Tuesday, July 14, 2009

The decline and fall of the Wall Street Empire

The following article is by Luigi Zingales a business school professor at the University of Chicago. (As you may remember President Obama was a faculty member of the University of Chicago Law School.) This article discusses the ebb and flow of financial centers:

http://www.forbes.com/2009/07/13/wall-street-changed-opinions-contributors-luigi-zingales.html

Professor Zingales' outlook for the future of New York as the financial capital of the world can be summed up in these 2 parpgraphs:

  • The biggest threat of all to the Big Apple's financial supremacy, however, comes from Washington.
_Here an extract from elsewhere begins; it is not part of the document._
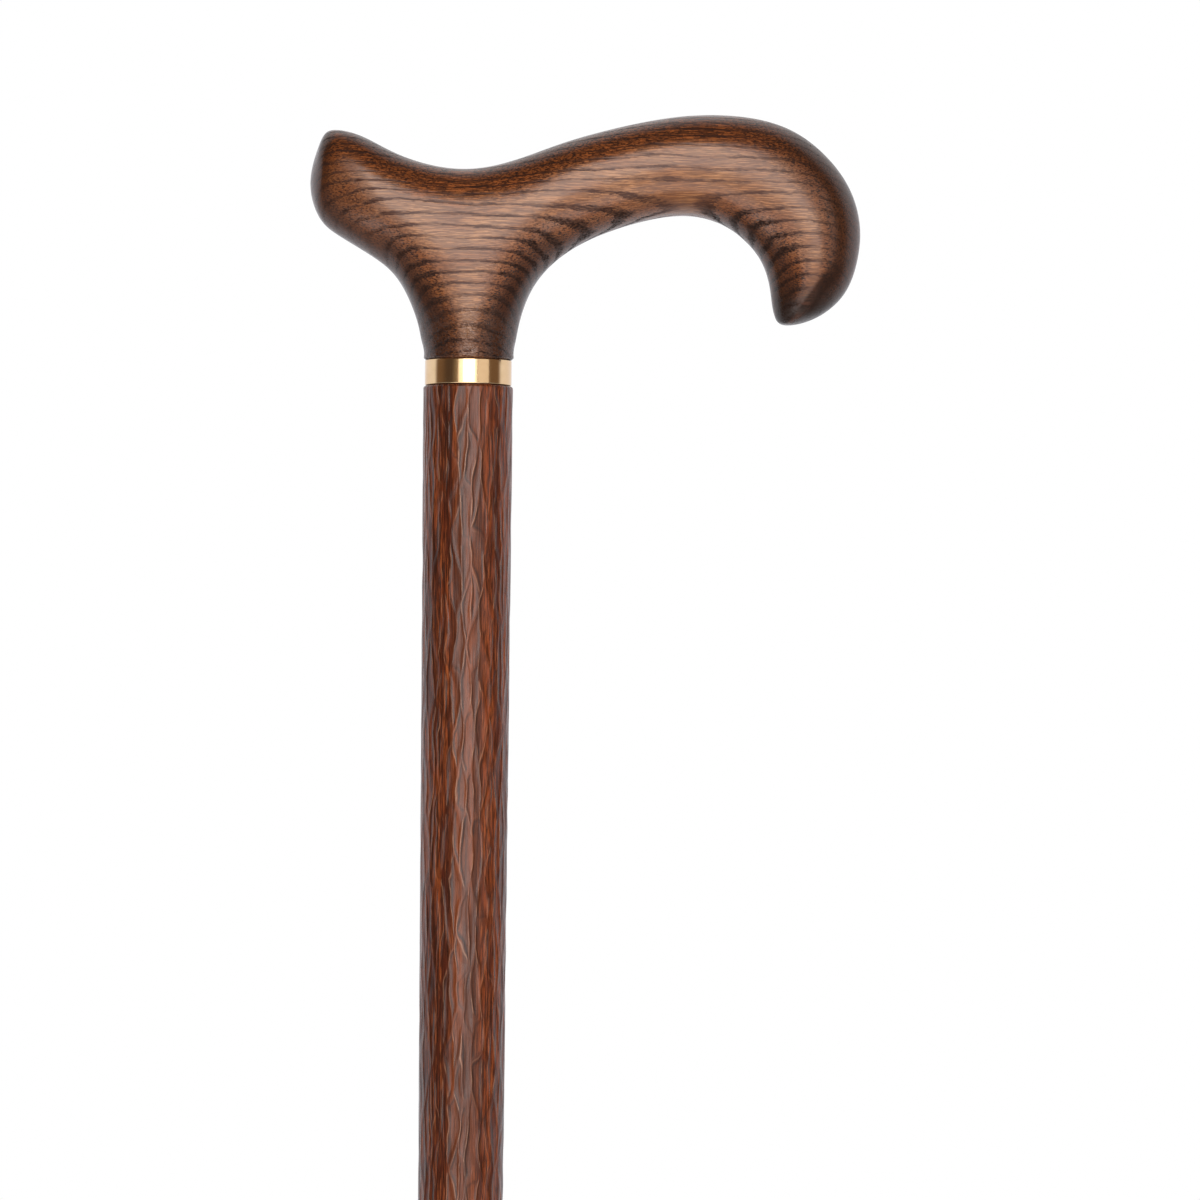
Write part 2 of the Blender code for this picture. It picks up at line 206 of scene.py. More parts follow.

The Founding Fathers wisely decided that the nation's political capital should be separate from its financial capital (in both senses of the word). Now this splendid segregation has ended. If the outcome of the Chrysler bankruptcy is any indication, Washington is willing to flex its muscle in financial decisions, altering the substance of contracts freely agreed to by private parties. In so doing, the national government has undermined the certainty of the rule of law, which was the American capital market's strongest asset.

  • Unfortunately, since Washington is the source of the problem, New York City can do little by itself to defend its position. Perhaps the city's best bet is to offer favorable tax treatment to the financial industry--but to do that, it had better first put its finances in order.